D’après lui, la prise de conscience est également due à l’omniprésence de la question de la pollution dans les débats nationaux et à la « pression sociétale qui s’exprime par le digital ». Il détaille : « C’est une tension qui pèse sur les entreprises et leurs actes, et qui les oblige a adopter une logique de clarté. » Pour Pierre-Etienne Franc, deux stratégies sont alors possibles pour ces entreprises : soit elles se retirent ou se cachent, soit elles tentent d’intégrer le jeu de l’engagement dans la cité.

« Les entreprises qui font ça intègrent la question du bien commun dans leur stratégie, indique-t-il. Et ça passe notamment par l’ouverture du silo des managers. » Le nouveau paradigme d’innovation frugale inviterait à sortir des chemins tout tracés. Par exemple, là où la pensée classique voit la baisse des ressources humaines et matérielles comme une menace, une entreprise doit ­l’évaluer comme une opportunité.
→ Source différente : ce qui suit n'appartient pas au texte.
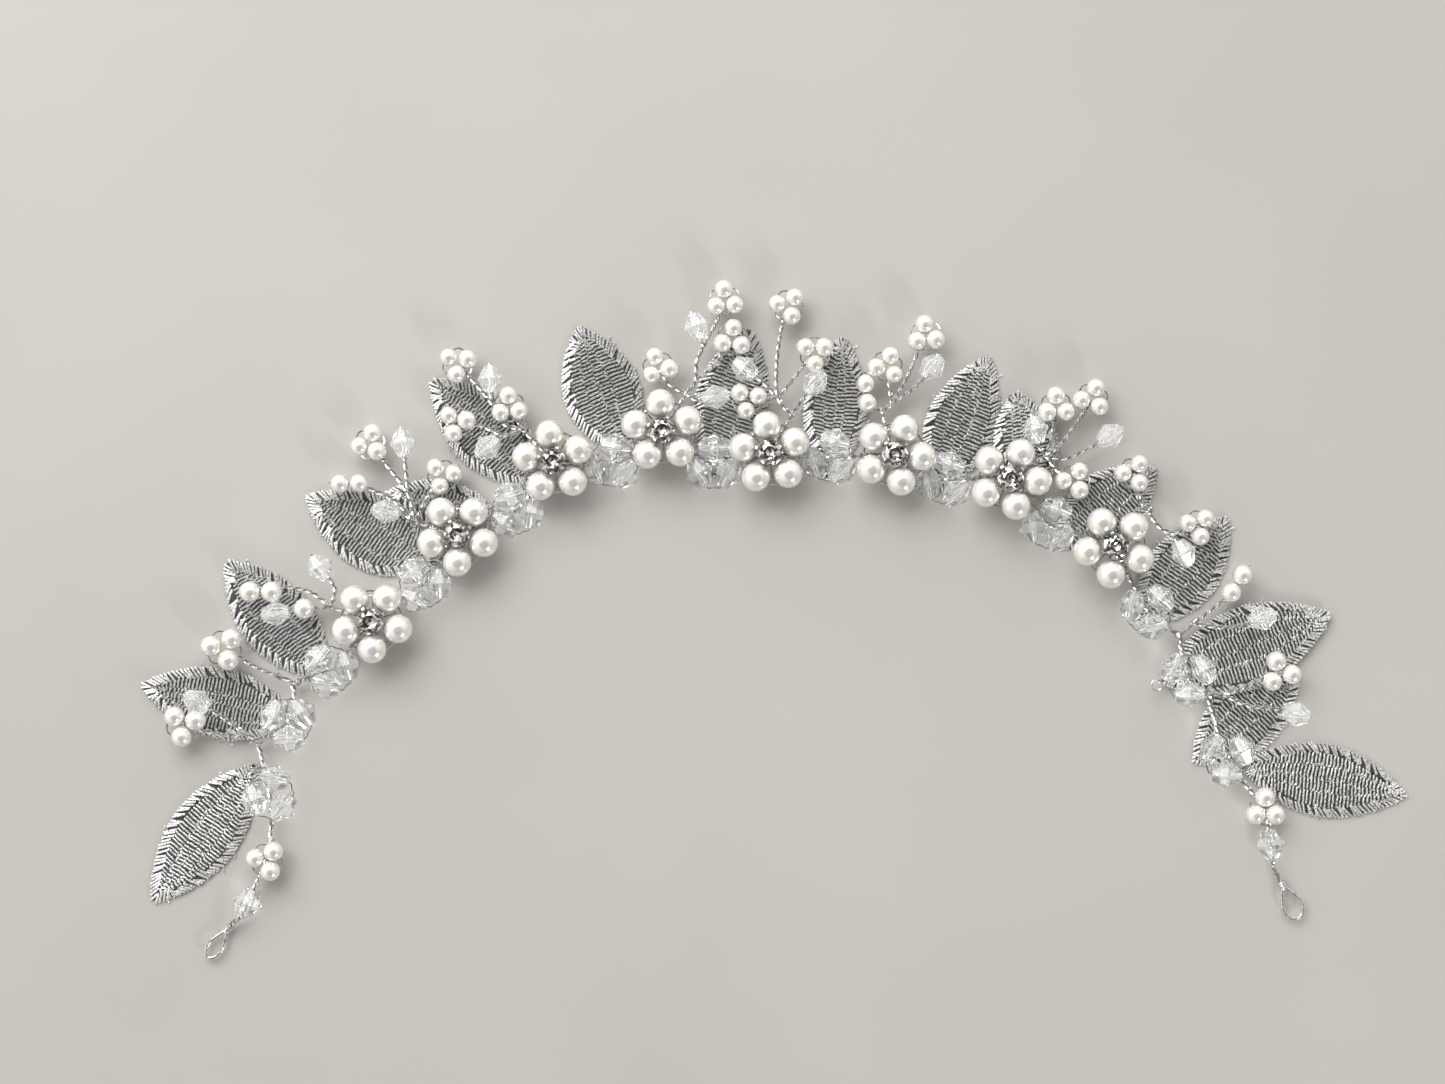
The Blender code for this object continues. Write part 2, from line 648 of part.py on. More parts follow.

L’innovation frugale se base ainsi sur une capacité d’innovation et d’investissement avec moins de moyens, mais plus d’ingéniosité. Le modèle de frugalité appliqué aux entreprises se fonde sur un constat factuel : la nécessaire baisse des dépenses dans un contexte économique difficile. Le produit ou service proposé se doit donc d’être « agile » tout en répondant aux besoins essentiels du client.

Basé sur cette idée, Air liquide a lancé une structure d’innovation appelée I-Lab, en 2013, dans ses locaux à Paris. Sa mission ? Explorer de nouveaux marchés en adoptant une approche centrée sur les usages afin d’identifier, tester et accélérer de nouvelles opportunités de croissance pour le groupe Air liquide.

« Je vois monter les approches collaboratives de manière forte, commente Lionel Roure, maître de conférence au Cnam. On constate aujourd’hui de plus en plus d’entreprises qui s’y mettent en interne, avec des fab lab (laboratoire de fabrication, Ndlr) notamment. » L’observateur universitaire se pose la question de l’avenir des grandes entreprises : « Aujourd’hui, la mutualisation des ressources procure une efficience quasi comparable à celle d’une grande entreprise, sans en avoir les ­inconvénients. »

Toujours selon lui, les jeunes, aujourd’hui, préfèrent travailler dans un petit groupe que dans une grande entreprise. « Ils ont besoin de sens », estime-t-il. L’innovation frugale pourrait alors être utilisée à cet effet, compter plus sur l’ingéniosité de l’humain. « Peut-être qu’un jour, on parlera d’autre chose que de la richesse économique », conclut Pierre-Etienne Franc.

Une conférence « innovation frugale », paradoxe à la Défense ?

« Le Cnit nous a offert gracieusement la possibilité de mener cette journée d’innovation frugale ici, indique Marc Tirel, autoentrepreneur et co-organisateur de l’événement, rencontré par La Gazette jeudi dernier, à l’occasion de la conférence dédiée à la résilience des entreprises. Ces lieux sont généralement réservés aux entreprises du Cac 40, on a eu beaucoup de chance ». Pour l’homme qui a été très vite séduit par cette « innovation frugale », le quartier d’affaires permettait de donner à cette journée une connotation particulière à propos du monde économique et de ses mutations.

« Nous avons voulu inviter les grandes entreprises, commente Marc Tirel. Et le fait que des entreprises comme Air France ou Air liquide soient venues, ça prouve que ça commence à bouger chez elles. » L’autoentrepreneur évoque la présence de Pierre-Etienne Franc, vice-président d’Air liquide, dont certains locaux sont situés à la Défense. Ce dernier a d’ailleurs récemment publié un livre, Entreprise et bien commun, qui prône le retour de l’éthique au sein de l’entreprise et l’ancrage de celle-ci dans la cité.